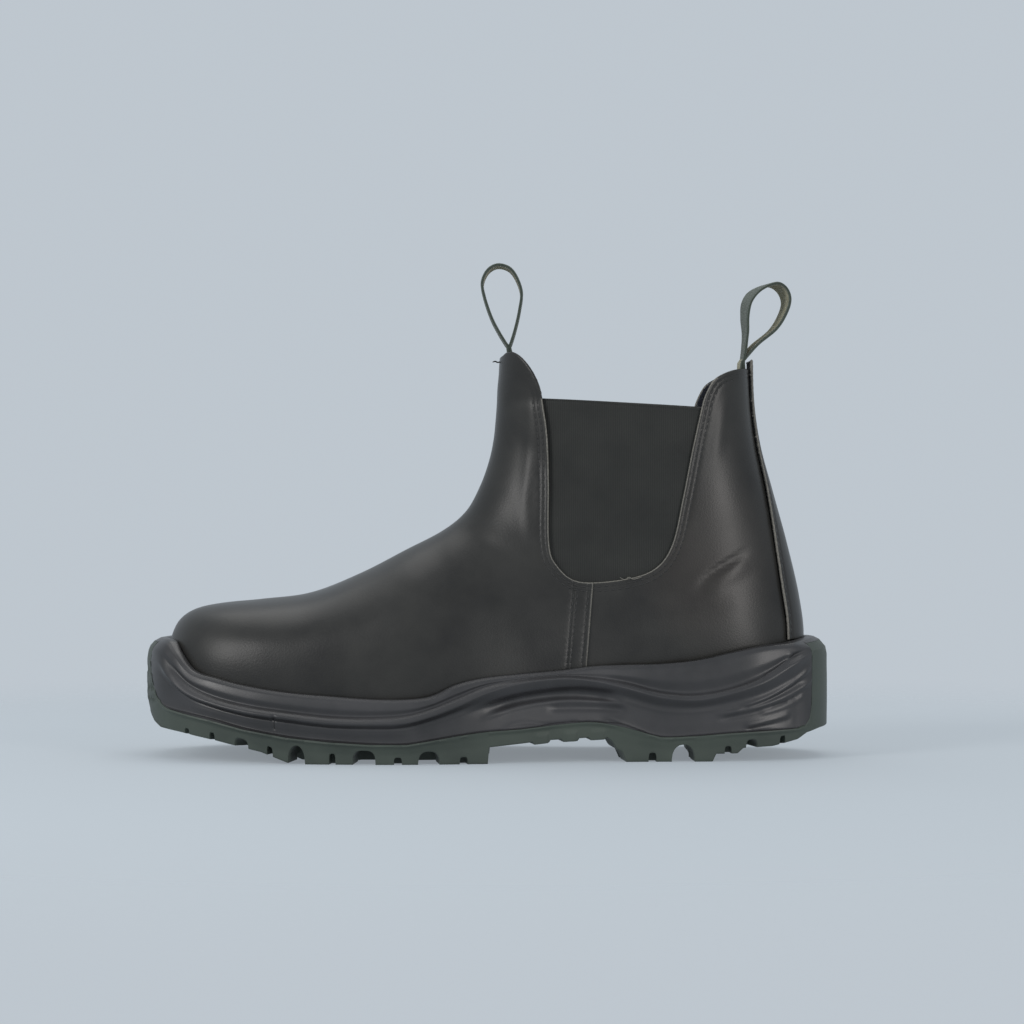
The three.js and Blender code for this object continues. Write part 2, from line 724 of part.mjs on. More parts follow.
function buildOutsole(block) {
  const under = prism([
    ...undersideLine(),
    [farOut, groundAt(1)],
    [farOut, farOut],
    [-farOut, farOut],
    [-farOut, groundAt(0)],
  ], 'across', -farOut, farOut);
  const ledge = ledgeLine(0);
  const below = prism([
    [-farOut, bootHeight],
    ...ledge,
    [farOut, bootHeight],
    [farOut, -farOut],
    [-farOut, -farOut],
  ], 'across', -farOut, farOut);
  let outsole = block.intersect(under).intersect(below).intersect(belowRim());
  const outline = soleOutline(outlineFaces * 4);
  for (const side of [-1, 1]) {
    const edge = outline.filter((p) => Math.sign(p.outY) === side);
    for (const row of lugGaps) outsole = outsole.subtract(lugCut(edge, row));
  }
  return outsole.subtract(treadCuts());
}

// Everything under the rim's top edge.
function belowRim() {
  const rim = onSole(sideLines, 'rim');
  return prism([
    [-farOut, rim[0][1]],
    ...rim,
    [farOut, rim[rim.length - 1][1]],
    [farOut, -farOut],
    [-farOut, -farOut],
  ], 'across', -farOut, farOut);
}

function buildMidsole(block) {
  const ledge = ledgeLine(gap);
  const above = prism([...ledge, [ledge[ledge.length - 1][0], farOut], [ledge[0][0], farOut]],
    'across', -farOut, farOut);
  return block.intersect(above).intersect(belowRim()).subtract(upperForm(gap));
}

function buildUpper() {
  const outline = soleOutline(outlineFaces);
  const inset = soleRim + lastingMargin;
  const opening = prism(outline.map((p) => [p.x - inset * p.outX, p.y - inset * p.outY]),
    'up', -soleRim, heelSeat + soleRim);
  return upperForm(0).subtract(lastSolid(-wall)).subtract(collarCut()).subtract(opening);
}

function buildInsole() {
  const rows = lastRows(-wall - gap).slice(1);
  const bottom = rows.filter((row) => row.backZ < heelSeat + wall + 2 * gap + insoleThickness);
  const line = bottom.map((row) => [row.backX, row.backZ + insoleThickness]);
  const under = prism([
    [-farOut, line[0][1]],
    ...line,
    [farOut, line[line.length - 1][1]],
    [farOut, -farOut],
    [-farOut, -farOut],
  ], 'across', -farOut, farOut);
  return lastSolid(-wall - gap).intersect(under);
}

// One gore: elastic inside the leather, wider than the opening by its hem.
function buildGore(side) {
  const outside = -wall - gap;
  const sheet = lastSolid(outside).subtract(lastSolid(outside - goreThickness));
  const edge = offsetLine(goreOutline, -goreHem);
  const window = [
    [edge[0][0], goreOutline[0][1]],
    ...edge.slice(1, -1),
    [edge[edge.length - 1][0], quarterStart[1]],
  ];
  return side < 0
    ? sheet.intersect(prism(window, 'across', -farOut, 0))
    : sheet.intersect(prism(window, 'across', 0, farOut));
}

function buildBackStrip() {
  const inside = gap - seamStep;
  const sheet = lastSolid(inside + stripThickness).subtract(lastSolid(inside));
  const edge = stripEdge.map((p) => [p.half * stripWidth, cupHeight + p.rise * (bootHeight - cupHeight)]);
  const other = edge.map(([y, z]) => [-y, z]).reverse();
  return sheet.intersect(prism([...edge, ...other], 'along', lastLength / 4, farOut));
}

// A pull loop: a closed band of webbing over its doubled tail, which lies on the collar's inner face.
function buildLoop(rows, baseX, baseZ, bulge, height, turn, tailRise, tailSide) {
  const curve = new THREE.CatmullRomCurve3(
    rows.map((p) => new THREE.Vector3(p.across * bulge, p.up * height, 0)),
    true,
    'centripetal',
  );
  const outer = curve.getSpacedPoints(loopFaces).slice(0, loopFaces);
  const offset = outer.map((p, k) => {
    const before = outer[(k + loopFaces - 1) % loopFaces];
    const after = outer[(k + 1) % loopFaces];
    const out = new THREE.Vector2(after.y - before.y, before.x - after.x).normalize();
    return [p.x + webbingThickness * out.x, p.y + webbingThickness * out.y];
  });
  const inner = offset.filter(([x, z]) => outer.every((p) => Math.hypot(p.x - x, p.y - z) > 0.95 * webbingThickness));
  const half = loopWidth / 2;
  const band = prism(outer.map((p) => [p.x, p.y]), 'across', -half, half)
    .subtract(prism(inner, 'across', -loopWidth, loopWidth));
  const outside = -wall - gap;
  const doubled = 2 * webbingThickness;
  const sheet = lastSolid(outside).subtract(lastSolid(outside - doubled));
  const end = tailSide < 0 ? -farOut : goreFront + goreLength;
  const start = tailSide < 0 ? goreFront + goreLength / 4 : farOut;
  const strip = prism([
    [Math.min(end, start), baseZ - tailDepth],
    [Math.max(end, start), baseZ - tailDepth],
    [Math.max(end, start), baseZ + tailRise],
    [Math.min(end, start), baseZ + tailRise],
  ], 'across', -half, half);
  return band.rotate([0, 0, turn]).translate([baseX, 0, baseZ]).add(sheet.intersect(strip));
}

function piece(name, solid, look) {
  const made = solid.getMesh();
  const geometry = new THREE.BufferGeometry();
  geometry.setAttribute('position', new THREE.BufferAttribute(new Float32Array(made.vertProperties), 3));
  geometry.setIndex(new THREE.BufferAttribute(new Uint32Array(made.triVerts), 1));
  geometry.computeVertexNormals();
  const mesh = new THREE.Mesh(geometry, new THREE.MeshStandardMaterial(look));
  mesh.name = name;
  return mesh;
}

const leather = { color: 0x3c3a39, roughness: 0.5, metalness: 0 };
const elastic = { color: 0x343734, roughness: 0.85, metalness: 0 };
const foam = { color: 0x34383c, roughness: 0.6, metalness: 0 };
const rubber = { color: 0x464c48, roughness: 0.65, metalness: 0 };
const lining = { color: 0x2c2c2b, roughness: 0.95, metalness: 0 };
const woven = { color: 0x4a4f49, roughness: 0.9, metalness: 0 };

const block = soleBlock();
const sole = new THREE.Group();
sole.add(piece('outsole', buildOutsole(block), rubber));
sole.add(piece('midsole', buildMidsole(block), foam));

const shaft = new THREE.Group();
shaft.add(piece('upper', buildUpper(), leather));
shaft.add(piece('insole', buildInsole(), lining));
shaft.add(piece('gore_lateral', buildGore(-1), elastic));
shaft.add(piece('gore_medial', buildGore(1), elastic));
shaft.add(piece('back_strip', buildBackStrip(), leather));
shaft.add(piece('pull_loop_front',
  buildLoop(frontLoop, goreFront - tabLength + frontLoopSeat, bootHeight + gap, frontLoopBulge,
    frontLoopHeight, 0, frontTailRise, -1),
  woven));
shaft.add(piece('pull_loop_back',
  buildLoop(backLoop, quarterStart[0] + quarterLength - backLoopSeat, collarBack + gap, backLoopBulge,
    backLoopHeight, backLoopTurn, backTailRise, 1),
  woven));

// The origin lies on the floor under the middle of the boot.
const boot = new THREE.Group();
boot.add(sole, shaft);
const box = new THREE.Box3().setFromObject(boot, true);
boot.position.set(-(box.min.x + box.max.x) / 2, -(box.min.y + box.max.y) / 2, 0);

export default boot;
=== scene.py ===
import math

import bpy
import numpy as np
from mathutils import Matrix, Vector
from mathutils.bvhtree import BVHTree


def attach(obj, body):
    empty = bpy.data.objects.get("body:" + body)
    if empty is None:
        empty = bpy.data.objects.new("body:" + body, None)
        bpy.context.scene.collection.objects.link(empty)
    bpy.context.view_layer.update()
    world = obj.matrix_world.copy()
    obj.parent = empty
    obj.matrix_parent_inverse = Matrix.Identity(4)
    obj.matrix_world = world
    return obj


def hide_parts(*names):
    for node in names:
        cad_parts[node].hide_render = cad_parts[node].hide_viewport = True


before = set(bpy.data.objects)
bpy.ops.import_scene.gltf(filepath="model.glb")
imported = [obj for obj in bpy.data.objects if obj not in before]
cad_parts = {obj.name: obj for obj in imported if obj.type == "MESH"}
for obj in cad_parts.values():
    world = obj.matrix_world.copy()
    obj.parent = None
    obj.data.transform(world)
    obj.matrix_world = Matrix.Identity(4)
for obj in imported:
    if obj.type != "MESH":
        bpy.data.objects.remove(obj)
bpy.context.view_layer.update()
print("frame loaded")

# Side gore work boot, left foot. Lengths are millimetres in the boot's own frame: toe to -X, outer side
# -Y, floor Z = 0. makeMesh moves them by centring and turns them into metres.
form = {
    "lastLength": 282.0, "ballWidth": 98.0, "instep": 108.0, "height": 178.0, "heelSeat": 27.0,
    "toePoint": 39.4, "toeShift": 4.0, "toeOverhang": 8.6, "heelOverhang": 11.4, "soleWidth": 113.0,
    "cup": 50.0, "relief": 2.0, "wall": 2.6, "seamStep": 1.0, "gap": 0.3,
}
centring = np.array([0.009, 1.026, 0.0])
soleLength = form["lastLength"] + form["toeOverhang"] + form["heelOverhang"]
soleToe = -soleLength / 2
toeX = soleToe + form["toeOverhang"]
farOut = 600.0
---
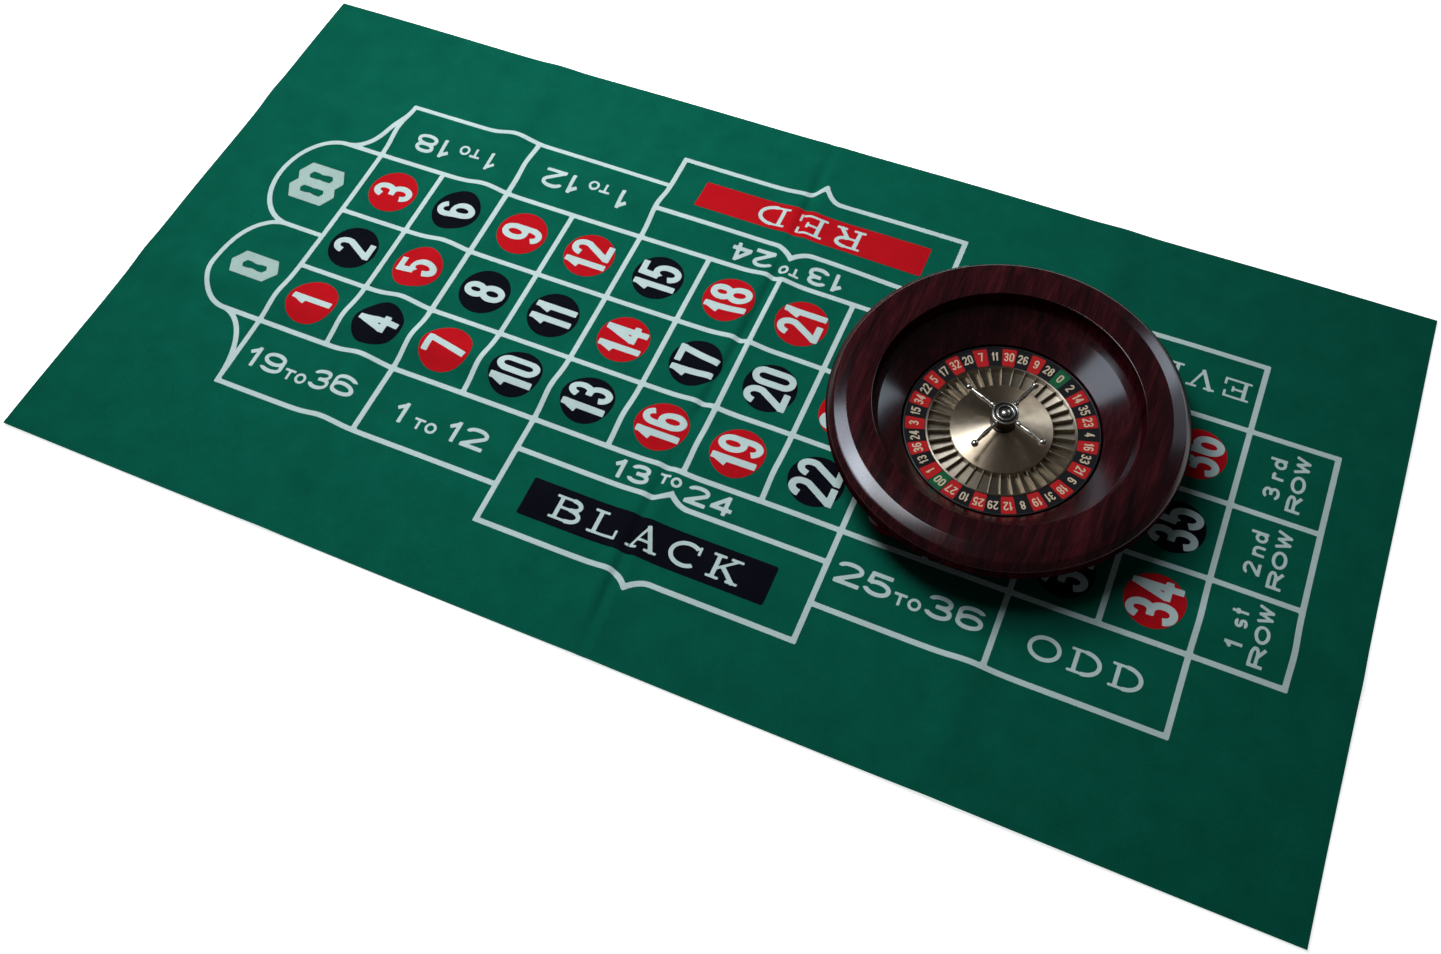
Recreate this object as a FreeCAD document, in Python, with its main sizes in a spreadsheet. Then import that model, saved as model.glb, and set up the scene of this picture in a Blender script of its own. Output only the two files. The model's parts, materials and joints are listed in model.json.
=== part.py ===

(Problem to work on)
Tally the lines of the preceding listing in which the word "imported" appears; state nothing but the total.

(The result)
3